What the exercise asks
Reproduce, exactly and in full, only the lines below from the one containing "soft_fin(fish), anal_fin(fish), tail_fin(fish)]" through the one containing "imported = [obj".

Dataset entries

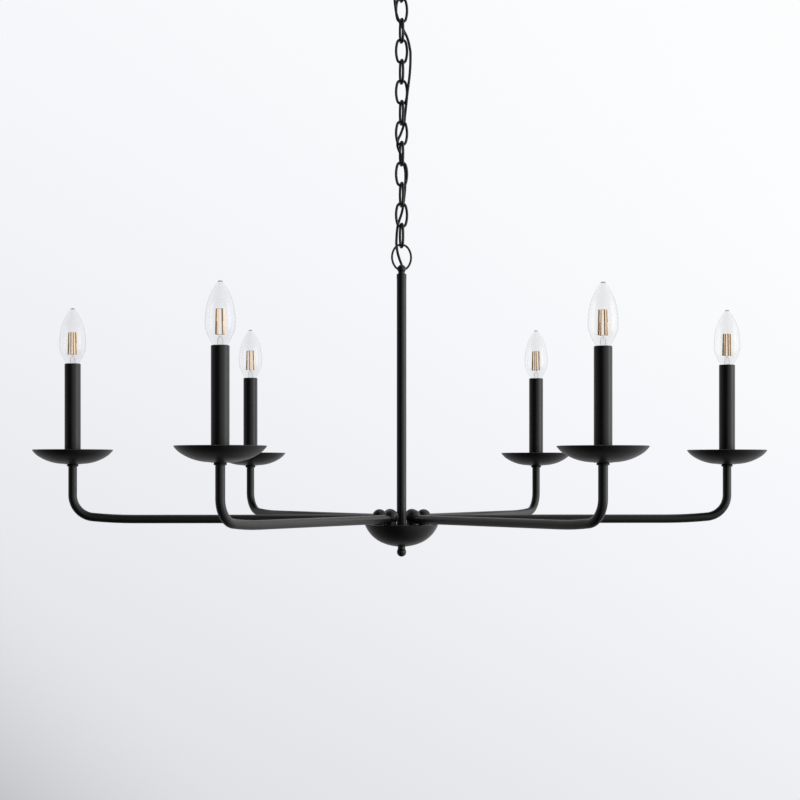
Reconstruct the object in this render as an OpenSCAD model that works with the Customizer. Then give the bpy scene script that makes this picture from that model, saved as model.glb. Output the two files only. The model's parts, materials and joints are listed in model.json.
* * *
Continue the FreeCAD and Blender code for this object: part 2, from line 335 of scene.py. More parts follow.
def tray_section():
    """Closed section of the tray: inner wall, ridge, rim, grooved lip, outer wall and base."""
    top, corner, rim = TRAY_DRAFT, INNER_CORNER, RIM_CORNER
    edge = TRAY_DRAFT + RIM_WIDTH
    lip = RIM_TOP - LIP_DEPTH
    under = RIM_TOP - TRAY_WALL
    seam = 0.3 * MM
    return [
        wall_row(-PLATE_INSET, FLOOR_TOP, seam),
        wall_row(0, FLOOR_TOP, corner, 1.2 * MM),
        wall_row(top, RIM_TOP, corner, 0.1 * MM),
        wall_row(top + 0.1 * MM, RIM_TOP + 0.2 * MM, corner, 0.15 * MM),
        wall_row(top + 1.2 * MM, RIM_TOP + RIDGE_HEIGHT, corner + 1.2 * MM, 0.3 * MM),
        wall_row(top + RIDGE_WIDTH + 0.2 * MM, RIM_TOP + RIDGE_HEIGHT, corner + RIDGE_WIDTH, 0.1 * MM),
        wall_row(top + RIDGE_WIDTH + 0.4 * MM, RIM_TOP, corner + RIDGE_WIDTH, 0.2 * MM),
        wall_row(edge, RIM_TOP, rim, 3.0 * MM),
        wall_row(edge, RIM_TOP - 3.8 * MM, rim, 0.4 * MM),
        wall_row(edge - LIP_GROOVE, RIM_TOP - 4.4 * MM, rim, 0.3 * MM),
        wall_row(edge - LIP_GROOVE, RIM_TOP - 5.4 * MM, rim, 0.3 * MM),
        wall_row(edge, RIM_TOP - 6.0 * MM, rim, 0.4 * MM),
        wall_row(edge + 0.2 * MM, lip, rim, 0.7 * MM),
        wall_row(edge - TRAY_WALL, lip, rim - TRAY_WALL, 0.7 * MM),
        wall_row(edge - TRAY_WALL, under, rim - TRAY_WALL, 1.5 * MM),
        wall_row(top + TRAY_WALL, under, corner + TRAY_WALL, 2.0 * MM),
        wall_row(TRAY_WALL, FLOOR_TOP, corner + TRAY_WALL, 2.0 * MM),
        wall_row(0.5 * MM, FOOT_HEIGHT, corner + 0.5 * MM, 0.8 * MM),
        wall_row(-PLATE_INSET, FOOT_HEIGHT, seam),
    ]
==
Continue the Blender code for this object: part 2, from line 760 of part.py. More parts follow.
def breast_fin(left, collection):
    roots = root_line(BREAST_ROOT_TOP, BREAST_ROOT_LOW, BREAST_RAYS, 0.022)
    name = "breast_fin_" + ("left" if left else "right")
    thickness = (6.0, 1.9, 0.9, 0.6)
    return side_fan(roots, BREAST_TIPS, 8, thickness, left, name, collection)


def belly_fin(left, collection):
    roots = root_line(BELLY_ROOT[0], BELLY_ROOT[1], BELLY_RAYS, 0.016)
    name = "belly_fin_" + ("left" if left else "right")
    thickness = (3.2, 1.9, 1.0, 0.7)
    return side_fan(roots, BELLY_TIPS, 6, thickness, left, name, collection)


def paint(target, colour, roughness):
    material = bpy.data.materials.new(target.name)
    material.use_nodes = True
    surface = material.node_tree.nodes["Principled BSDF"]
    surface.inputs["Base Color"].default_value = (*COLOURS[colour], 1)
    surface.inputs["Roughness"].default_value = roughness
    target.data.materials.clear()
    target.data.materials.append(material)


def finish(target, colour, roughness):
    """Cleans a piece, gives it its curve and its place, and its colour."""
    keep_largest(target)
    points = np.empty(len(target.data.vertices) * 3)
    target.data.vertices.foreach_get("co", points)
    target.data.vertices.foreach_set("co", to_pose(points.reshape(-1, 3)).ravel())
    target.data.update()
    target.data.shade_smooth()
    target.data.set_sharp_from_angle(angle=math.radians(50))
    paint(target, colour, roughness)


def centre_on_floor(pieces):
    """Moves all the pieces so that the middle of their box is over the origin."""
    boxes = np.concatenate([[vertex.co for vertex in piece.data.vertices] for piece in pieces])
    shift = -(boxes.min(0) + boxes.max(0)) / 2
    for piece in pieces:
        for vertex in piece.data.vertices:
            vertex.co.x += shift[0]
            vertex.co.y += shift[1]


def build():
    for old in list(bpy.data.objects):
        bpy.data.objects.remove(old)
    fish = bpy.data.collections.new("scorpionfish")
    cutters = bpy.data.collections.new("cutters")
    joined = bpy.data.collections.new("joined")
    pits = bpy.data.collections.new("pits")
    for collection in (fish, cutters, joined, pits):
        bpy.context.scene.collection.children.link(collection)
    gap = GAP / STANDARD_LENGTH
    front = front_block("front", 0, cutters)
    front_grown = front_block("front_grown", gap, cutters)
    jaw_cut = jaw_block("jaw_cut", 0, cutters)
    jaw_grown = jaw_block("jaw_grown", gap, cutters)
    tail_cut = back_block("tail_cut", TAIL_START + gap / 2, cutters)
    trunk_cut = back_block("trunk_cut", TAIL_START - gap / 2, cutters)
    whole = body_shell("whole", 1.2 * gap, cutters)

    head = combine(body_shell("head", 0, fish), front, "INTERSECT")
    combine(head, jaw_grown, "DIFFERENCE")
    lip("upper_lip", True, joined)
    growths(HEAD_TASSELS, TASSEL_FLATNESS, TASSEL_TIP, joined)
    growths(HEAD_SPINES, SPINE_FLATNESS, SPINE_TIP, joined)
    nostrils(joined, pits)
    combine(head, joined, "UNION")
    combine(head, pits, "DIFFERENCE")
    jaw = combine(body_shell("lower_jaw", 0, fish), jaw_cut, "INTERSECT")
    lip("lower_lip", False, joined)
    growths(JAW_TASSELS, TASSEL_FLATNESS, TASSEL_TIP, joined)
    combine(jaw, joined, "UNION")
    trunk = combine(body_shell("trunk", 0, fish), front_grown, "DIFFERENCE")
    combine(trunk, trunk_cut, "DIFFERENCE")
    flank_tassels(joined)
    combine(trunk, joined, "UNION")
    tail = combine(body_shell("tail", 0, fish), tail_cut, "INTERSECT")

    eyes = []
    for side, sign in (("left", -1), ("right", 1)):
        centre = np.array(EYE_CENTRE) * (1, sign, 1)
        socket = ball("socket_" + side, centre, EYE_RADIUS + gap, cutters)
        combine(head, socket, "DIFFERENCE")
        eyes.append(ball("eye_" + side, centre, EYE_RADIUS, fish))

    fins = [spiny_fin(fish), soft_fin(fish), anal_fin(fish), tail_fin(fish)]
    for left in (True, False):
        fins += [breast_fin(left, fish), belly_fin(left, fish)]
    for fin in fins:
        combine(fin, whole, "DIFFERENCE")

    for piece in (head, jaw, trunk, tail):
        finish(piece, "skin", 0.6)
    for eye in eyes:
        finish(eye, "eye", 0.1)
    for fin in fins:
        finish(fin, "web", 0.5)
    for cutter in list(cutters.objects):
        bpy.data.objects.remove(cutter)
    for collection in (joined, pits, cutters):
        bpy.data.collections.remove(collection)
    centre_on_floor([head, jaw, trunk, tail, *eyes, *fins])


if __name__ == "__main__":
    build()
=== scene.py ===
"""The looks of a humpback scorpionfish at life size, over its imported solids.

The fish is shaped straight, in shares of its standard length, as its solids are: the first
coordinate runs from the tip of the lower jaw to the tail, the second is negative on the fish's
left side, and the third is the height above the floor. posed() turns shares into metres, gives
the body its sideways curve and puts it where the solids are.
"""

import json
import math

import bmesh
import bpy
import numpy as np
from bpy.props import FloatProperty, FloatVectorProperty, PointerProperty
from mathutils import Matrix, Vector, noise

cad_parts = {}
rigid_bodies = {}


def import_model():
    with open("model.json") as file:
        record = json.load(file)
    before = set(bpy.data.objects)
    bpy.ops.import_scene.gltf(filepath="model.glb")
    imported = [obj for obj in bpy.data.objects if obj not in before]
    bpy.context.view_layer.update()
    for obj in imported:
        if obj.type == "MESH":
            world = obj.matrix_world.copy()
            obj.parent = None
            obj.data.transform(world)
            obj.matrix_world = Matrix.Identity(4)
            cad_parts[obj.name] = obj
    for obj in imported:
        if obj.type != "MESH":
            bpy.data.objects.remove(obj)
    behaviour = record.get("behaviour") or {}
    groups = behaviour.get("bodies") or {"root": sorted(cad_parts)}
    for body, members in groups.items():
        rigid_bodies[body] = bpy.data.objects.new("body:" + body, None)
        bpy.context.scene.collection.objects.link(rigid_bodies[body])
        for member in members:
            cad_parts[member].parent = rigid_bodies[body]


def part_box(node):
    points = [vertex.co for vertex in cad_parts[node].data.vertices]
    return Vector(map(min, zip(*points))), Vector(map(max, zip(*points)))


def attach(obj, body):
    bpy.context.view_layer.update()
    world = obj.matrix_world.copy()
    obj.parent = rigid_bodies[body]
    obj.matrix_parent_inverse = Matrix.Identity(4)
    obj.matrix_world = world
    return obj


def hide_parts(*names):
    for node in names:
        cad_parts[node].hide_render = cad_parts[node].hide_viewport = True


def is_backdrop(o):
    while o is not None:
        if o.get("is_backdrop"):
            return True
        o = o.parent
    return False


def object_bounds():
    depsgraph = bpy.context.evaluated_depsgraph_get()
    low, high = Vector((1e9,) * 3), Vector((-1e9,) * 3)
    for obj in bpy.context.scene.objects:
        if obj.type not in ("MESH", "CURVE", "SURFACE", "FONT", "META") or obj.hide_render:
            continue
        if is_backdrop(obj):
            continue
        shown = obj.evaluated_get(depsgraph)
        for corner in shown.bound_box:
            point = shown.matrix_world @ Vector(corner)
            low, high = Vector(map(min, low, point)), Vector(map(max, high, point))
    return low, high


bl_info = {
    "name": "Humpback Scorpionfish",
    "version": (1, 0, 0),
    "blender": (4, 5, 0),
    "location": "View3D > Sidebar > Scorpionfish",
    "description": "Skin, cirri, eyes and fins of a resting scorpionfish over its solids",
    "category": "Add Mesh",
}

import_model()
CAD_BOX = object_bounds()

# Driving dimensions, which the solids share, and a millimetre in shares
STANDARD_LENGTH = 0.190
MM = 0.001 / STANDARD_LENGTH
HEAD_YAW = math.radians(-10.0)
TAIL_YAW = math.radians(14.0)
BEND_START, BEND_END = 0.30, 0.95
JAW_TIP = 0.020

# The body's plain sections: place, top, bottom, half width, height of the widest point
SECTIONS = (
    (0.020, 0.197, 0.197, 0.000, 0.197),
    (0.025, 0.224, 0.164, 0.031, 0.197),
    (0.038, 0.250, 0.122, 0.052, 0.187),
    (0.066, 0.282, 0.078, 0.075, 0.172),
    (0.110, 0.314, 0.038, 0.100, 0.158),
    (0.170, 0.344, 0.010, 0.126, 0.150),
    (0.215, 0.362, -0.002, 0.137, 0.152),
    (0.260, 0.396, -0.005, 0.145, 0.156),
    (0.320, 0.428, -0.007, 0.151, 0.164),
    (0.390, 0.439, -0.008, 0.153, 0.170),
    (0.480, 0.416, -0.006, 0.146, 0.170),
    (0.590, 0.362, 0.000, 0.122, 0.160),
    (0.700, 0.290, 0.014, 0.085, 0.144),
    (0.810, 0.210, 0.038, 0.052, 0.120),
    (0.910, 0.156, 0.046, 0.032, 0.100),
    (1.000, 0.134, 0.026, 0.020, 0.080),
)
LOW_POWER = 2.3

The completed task
    fins = [spiny_fin(fish), soft_fin(fish), anal_fin(fish), tail_fin(fish)]
    for left in (True, False):
        fins += [breast_fin(left, fish), belly_fin(left, fish)]
    for fin in fins:
        combine(fin, whole, "DIFFERENCE")

    for piece in (head, jaw, trunk, tail):
        finish(piece, "skin", 0.6)
    for eye in eyes:
        finish(eye, "eye", 0.1)
    for fin in fins:
        finish(fin, "web", 0.5)
    for cutter in list(cutters.objects):
        bpy.data.objects.remove(cutter)
    for collection in (joined, pits, cutters):
        bpy.data.collections.remove(collection)
    centre_on_floor([head, jaw, trunk, tail, *eyes, *fins])


if __name__ == "__main__":
    build()
=== scene.py ===
"""The looks of a humpback scorpionfish at life size, over its imported solids.

The fish is shaped straight, in shares of its standard length, as its solids are: the first
coordinate runs from the tip of the lower jaw to the tail, the second is negative on the fish's
left side, and the third is the height above the floor. posed() turns shares into metres, gives
the body its sideways curve and puts it where the solids are.
"""

import json
import math

import bmesh
import bpy
import numpy as np
from bpy.props import FloatProperty, FloatVectorProperty, PointerProperty
from mathutils import Matrix, Vector, noise

cad_parts = {}
rigid_bodies = {}


def import_model():
    with open("model.json") as file:
        record = json.load(file)
    before = set(bpy.data.objects)
    bpy.ops.import_scene.gltf(filepath="model.glb")
    imported = [obj for obj in bpy.data.objects if obj not in before]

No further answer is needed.